TL;DR
If your career spanned the whole arc of modern computing, mainframes to cloud to AI, you watched the world get rebuilt and you helped build it. That is a once-in-history story, and the people who can tell it are retiring now. I came up through that same arc before I became a ghostwriter, so I understand the world you started in and the one you ended in. I can write the whole sweep of it, the way the ground shifted under everyone and you kept your footing, as the story it actually was.
Some technical careers are remarkable simply for what they witnessed. If you started your career on mainframes or minicomputers and ended it in a world of cloud services and artificial intelligence, you lived through one of the most complete technological transformations in human history. You did not read about it. You were there for all of it, adapting at every step, and that makes you a witness to something that will never happen the same way again.
That is a once-in-history story, and the window to tell it is closing, because the people who lived the whole arc are retiring and dying now. I came up through that same sweep of change before I became a ghostwriter, and I have written 54 books. So I understand both ends of your career, the world you started in and the one you finished in, which is exactly what it takes to write the whole story.
If your career spanned mainframes to cloud to AI, you watched the world get rebuilt and helped build it. That’s a once-in-history story, and the people who can tell it are retiring now.Share on X
You watched the ground shift, repeatedly
Think about what you actually lived through. The machines you started on would be unrecognizable to anyone who entered the field in the last decade. The way problems were solved, the tools, the constraints, the entire texture of the work changed, and not once but several times. You adapted through every shift, learning new worlds while the old ones became history, and you kept your footing while the ground moved under everyone.
That adaptation is the story. Not the technology itself, but the experience of a person living through relentless change, repeatedly mastering new worlds, watching colleagues fall behind and choosing not to. I write about that vanishing early world in tales from the digital trenches, and the war stories from the start of a long career are some of the most valuable, precisely because that world is gone and only the people who were there can describe it accurately.
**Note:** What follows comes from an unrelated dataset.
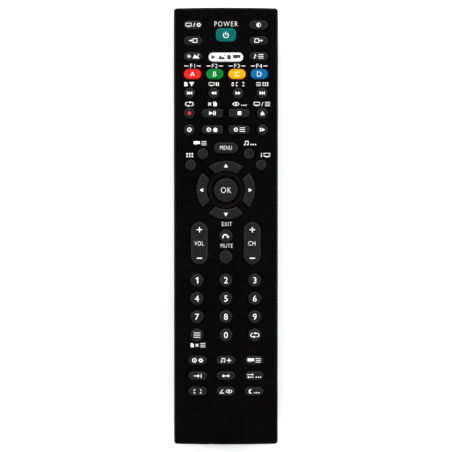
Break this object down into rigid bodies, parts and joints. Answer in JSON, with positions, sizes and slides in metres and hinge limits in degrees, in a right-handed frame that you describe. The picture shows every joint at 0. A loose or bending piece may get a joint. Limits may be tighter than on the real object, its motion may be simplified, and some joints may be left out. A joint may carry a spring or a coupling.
{
  "type": "remote control",
  "caption": "Long slim black handset with a silicone keypad, colour keys, arrow ring, rocker keys, infrared window and sliding battery cover.",
  "frame": {"origin": "middle of the resting surface, under the centre of the housing", "axes": "+X to the right with the key face up, +Y towards the infrared end, +Z out of the key face"},
  "size_m": [0.05, 0.2102, 0.0217],
  "materials": {
    "front_plastic": "satin near-black moulded plastic",
    "rear_plastic": "fine-grained black moulded plastic",
    "window_plastic": "polished deep red infrared plastic",
    "key_rubber": "dark grey silicone rubber",
    "teal_rubber": "teal silicone rubber",
    "white_rubber": "white silicone rubber",
    "red_rubber": "red silicone rubber",
    "green_rubber": "green silicone rubber",
    "yellow_rubber": "yellow silicone rubber",
    "blue_rubber": "blue silicone rubber",
    "mat_rubber": "grey silicone rubber",
    "board_laminate": "green solder mask on laminate",
    "chip_plastic": "black moulding compound",
    "resonator_ceramic": "orange dipped ceramic",
    "capacitor_sleeve": "dark blue shrink sleeve",
    "resistor_ceramic": "black coated ceramic",
    "led_plastic": "clear faintly blue lens",
    "contact_metal": "nickel-plated spring steel",
    "cell_jacket": "printed film jacket"
  },
  "bodies": {
    "housing": {"front_shell": "front_plastic", "rear_shell": "rear_plastic", "ir_window": "window_plastic", "keypad_mat": "mat_rubber", "circuit_board": "board_laminate", "controller_chip": "chip_plastic", "resonator": "resonator_ceramic", "smoothing_capacitor": "capacitor_sleeve", "driver_transistor": "chip_plastic", "chip_resistors": "resistor_ceramic", "ir_led": "led_plastic", "contact_plate_positive": "contact_metal", "contact_spring_negative": "contact_metal", "contact_bridge": "contact_metal", "cell_left": "cell_jacket", "cell_right": "cell_jacket"},
    "battery_cover": {"battery_cover": "rear_plastic"},
    "key_power": {"key_power": "teal_rubber"},
    "key_wide": {"key_wide": "white_rubber"},
    "keys_left_column": {"keys_left_column": "key_rubber"},
    "keys_right_column": {"keys_right_column": "key_rubber"},
    "key_red": {"key_red": "red_rubber"},
    "key_green": {"key_green": "green_rubber"},
    "key_yellow": {"key_yellow": "yellow_rubber"},
    "key_blue": {"key_blue": "blue_rubber"},
    "keys_skip_row": {"keys_skip_row": "key_rubber"},
    "key_record": {"key_record": "key_rubber"},
    "key_play_pause": {"key_play_pause": "key_rubber"},
    "key_stop": {"key_stop": "key_rubber"},
    "key_eject": {"key_eject": "key_rubber"},
    "keys_disc_row": {"keys_disc_row": "key_rubber"},
    "key_menu": {"key_menu": "key_rubber"},
    "key_upper_left": {"key_upper_left": "key_rubber"},
    "key_upper_right": {"key_upper_right": "key_rubber"},
    "key_lower_left": {"key_lower_left": "key_rubber"},
    "key_lower_right": {"key_lower_right": "key_rubber"},
    "key_up": {"key_up": "key_rubber"},
    "key_down": {"key_down": "key_rubber"},
    "key_left": {"key_left": "key_rubber"},
    "key_right": {"key_right": "key_rubber"},
    "key_ok": {"key_ok": "key_rubber"},
    "key_return": {"key_return": "key_rubber"},
    "key_mute": {"key_mute": "key_rubber"},
    "key_1": {"key_1": "key_rubber"},
    "key_2": {"key_2": "key_rubber"},
    "key_3": {"key_3": "key_rubber"},
    "key_4": {"key_4": "key_rubber"},
    "key_5": {"key_5": "key_rubber"},
    "key_6": {"key_6": "key_rubber"},
    "key_7": {"key_7": "key_rubber"},
    "key_8": {"key_8": "key_rubber"},
    "key_9": {"key_9": "key_rubber"},
    "key_0": {"key_0": "key_rubber"},
    "key_list": {"key_list": "key_rubber"},
    "key_swap": {"key_swap": "key_rubber"},
    "keys_function_row_1": {"keys_function_row_1": "key_rubber"},
    "keys_function_row_2": {"keys_function_row_2": "key_rubber"},
    "keys_function_row_3": {"keys_function_row_3": "key_rubber"},
    "rocker_volume": {"rocker_volume": "key_rubber"},
    "rocker_channel": {"rocker_channel": "key_rubber"}
  },
  "joints": [
    {"name": "cover_slide", "type": "slide", "parent": "housing", "child": "battery_cover", "axis": [0, -1, 0], "range_m": [0, 0.06]},
    {"name": "key_power_press", "type": "slide", "parent": "housing", "child": "key_power", "axis": [0, 0, -1], "range_m": [0, 0.001], "stiffness_N_per_m": 1200},
    {"name": "key_wide_press", "type": "slide", "parent": "housing", "child": "key_wide", "axis": [0, 0, -1], "range_m": [0, 0.001], "stiffness_N_per_m": 1200},
    {"name": "keys_left_column_press", "type": "slide", "parent": "housing", "child": "keys_left_column", "axis": [0, 0, -1], "range_m": [0, 0.001], "stiffness_N_per_m": 1200},
    {"name": "keys_right_column_press", "type": "slide", "parent": "housing", "child": "keys_right_column", "axis": [0, 0, -1], "range_m": [0, 0.001], "stiffness_N_per_m": 1200},
    {"name": "key_red_press", "type": "slide", "parent": "housing", "child": "key_red", "axis": [0, 0, -1], "range_m": [0, 0.001], "stiffness_N_per_m": 1200},
    {"name": "key_green_press", "type": "slide", "parent": "housing", "child": "key_green", "axis": [0, 0, -1], "range_m": [0, 0.001], "stiffness_N_per_m": 1200},
    {"name": "key_yellow_press", "type": "slide", "parent": "housing", "child": "key_yellow", "axis": [0, 0, -1], "range_m": [0, 0.001], "stiffness_N_per_m": 1200},
    {"name": "key_blue_press", "type": "slide", "parent": "housing", "child": "key_blue", "axis": [0, 0, -1], "range_m": [0, 0.001], "stiffness_N_per_m": 1200},
    {"name": "keys_skip_row_press", "type": "slide", "parent": "housing", "child": "keys_skip_row", "axis": [0, 0, -1], "range_m": [0, 0.001], "stiffness_N_per_m": 1200},
    {"name": "key_record_press", "type": "slide", "parent": "housing", "child": "key_record", "axis": [0, 0, -1], "range_m": [0, 0.001], "stiffness_N_per_m": 1200},
    {"name": "key_play_pause_press", "type": "slide", "parent": "housing", "child": "key_play_pause", "axis": [0, 0, -1], "range_m": [0, 0.001], "stiffness_N_per_m": 1200},
    {"name": "key_stop_press", "type": "slide", "parent": "housing", "child": "key_stop", "axis": [0, 0, -1], "range_m": [0, 0.001], "stiffness_N_per_m": 1200},
    {"name": "key_eject_press", "type": "slide", "parent": "housing", "child": "key_eject", "axis": [0, 0, -1], "range_m": [0, 0.001], "stiffness_N_per_m": 1200},
    {"name": "keys_disc_row_press", "type": "slide", "parent": "housing", "child": "keys_disc_row", "axis": [0, 0, -1], "range_m": [0, 0.001], "stiffness_N_per_m": 1200},
    {"name": "key_menu_press", "type": "slide", "parent": "housing", "child": "key_menu", "axis": [0, 0, -1], "range_m": [0, 0.001], "stiffness_N_per_m": 1200},
    {"name": "key_upper_left_press", "type": "slide", "parent": "housing", "child": "key_upper_left", "axis": [0, 0, -1], "range_m": [0, 0.001], "stiffness_N_per_m": 1200},
    {"name": "key_upper_right_press", "type": "slide", "parent": "housing", "child": "key_upper_right", "axis": [0, 0, -1], "range_m": [0, 0.001], "stiffness_N_per_m": 1200},
    {"name": "key_lower_left_press", "type": "slide", "parent": "housing", "child": "key_lower_left", "axis": [0, 0, -1], "range_m": [0, 0.001], "stiffness_N_per_m": 1200},
    {"name": "key_lower_right_press", "type": "slide", "parent": "housing", "child": "key_lower_right", "axis": [0, 0, -1], "range_m": [0, 0.001], "stiffness_N_per_m": 1200},
    {"name": "key_up_press", "type": "slide", "parent": "housing", "child": "key_up", "axis": [0, 0, -1], "range_m": [0, 0.001], "stiffness_N_per_m": 1200},
    {"name": "key_down_press", "type": "slide", "parent": "housing", "child": "key_down", "axis": [0, 0, -1], "range_m": [0, 0.001], "stiffness_N_per_m": 1200},
    {"name": "key_left_press", "type": "slide", "parent": "housing", "child": "key_left", "axis": [0, 0, -1], "range_m": [0, 0.001], "stiffness_N_per_m": 1200},
    {"name": "key_right_press", "type": "slide", "parent": "housing", "child": "key_right", "axis": [0, 0, -1], "range_m": [0, 0.001], "stiffness_N_per_m": 1200},
    {"name": "key_ok_press", "type": "slide", "parent": "housing", "child": "key_ok", "axis": [0, 0, -1], "range_m": [0, 0.001], "stiffness_N_per_m": 1200},
    {"name": "key_return_press", "type": "slide", "parent": "housing", "child": "key_return", "axis": [0, 0, -1], "range_m": [0, 0.001], "stiffness_N_per_m": 1200},
    {"name": "key_mute_press", "type": "slide", "parent": "housing", "child": "key_mute", "axis": [0, 0, -1], "range_m": [0, 0.001], "stiffness_N_per_m": 1200},
    {"name": "key_1_press", "type": "slide", "parent": "housing", "child": "key_1", "axis": [0, 0, -1], "range_m": [0, 0.001], "stiffness_N_per_m": 1200},
    {"name": "key_2_press", "type": "slide", "parent": "housing", "child": "key_2", "axis": [0, 0, -1], "range_m": [0, 0.001], "stiffness_N_per_m": 1200},
    {"name": "key_3_press", "type": "slide", "parent": "housing", "child": "key_3", "axis": [0, 0, -1], "range_m": [0, 0.001], "stiffness_N_per_m": 1200},
    {"name": "key_4_press", "type": "slide", "parent": "housing", "child": "key_4", "axis": [0, 0, -1], "range_m": [0, 0.001], "stiffness_N_per_m": 1200},
    {"name": "key_5_press", "type": "slide", "parent": "housing", "child": "key_5", "axis": [0, 0, -1], "range_m": [0, 0.001], "stiffness_N_per_m": 1200},
    {"name": "key_6_press", "type": "slide", "parent": "housing", "child": "key_6", "axis": [0, 0, -1], "range_m": [0, 0.001], "stiffness_N_per_m": 1200},
    {"name": "key_7_press", "type": "slide", "parent": "housing", "child": "key_7", "axis": [0, 0, -1], "range_m": [0, 0.001], "stiffness_N_per_m": 1200},
    {"name": "key_8_press", "type": "slide", "parent": "housing", "child": "key_8", "axis": [0, 0, -1], "range_m": [0, 0.001], "stiffness_N_per_m": 1200},
    {"name": "key_9_press", "type": "slide", "parent": "housing", "child": "key_9", "axis": [0, 0, -1], "range_m": [0, 0.001], "stiffness_N_per_m": 1200},
    {"name": "key_0_press", "type": "slide", "parent": "housing", "child": "key_0", "axis": [0, 0, -1], "range_m": [0, 0.001], "stiffness_N_per_m": 1200},
    {"name": "key_list_press", "type": "slide", "parent": "housing", "child": "key_list", "axis": [0, 0, -1], "range_m": [0, 0.001], "stiffness_N_per_m": 1200},
    {"name": "key_swap_press", "type": "slide", "parent": "housing", "child": "key_swap", "axis": [0, 0, -1], "range_m": [0, 0.001], "stiffness_N_per_m": 1200},
    {"name": "keys_function_row_1_press", "type": "slide", "parent": "housing", "child": "keys_function_row_1", "axis": [0, 0, -1], "range_m": [0, 0.001], "stiffness_N_per_m": 1200},
    {"name": "keys_function_row_2_press", "type": "slide", "parent": "housing", "child": "keys_function_row_2", "axis": [0, 0, -1], "range_m": [0, 0.001], "stiffness_N_per_m": 1200},
    {"name": "keys_function_row_3_press", "type": "slide", "parent": "housing", "child": "keys_function_row_3", "axis": [0, 0, -1], "range_m": [0, 0.001], "stiffness_N_per_m": 1200},
    {"name": "rocker_volume_tilt", "type": "hinge", "parent": "housing", "child": "rocker_volume", "pos_m": [-0.0127, -0.0078, 0.0179], "axis": [1, 0, 0], "range_deg": [-4, 4], "stiffness_Nm_per_rad": 0.2},
    {"name": "rocker_channel_tilt", "type": "hinge", "parent": "housing", "child": "rocker_channel", "pos_m": [0.0127, -0.0078, 0.0179], "axis": [1, 0, 0], "range_deg": [-4, 4], "stiffness_Nm_per_rad": 0.2}
  ]
}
Why this story is disappearing
The generation that lived the full arc of modern computing is leaving the workforce, and taking their memories with them. The specifics of how things really worked in the early days, the texture of a world before everything was connected and instant, the war stories that capture what it was actually like, all of it exists now mostly in the heads of people who are retiring. Once they are gone, that world can only be reconstructed secondhand, by people who were not there and get the details wrong.
This is the urgency I write about in the witnesses are dying. You are a witness to a transformation that reshaped the entire world, and your account of it is irreplaceable. A historian fifty years from now would give anything for an honest, detailed memoir from someone who actually lived the arc from mainframes to AI. You can write that memoir now, while the memories are still sharp.
The story is you, not the machines
It would be easy to assume a career-spanning tech memoir is a history of technology. It is not, or it should not be. The machines are the setting. The story is you, the person who lived through it, made a life in it, built things and led people and adapted again and again as the world kept reinventing itself. The reader does not connect with the mainframe. They connect with the human being who started on the mainframe and was still standing, still relevant, still contributing, when the world had moved to something the mainframe engineers could never have imagined.
That is the thread that makes it a memoir and not a textbook, and finding it takes a writer who understands both the technology and the human story running through it. I understand the technology because I lived the same arc. I can write the human story because that is what I do. The combination is what your story needs, and it is rare.
Capturing the whole sweep
The challenge of a career-spanning memoir is making the sweep coherent, turning decades of change into a story with shape rather than a chronological list of technologies that came and went. That requires understanding how the pieces connect, why each shift mattered, what carried through from beginning to end. I can see those connections because I lived them, which lets me build your decades into a narrative that actually holds together and carries the reader from the world you started in to the one you finished in. You can see how I work on the memoir ghostwriting page.
I ghostwrite memoirs for technical professionals who want their life and career on the page, written by someone who actually understands the world they came from. If that is you, here is how I work on memoirs.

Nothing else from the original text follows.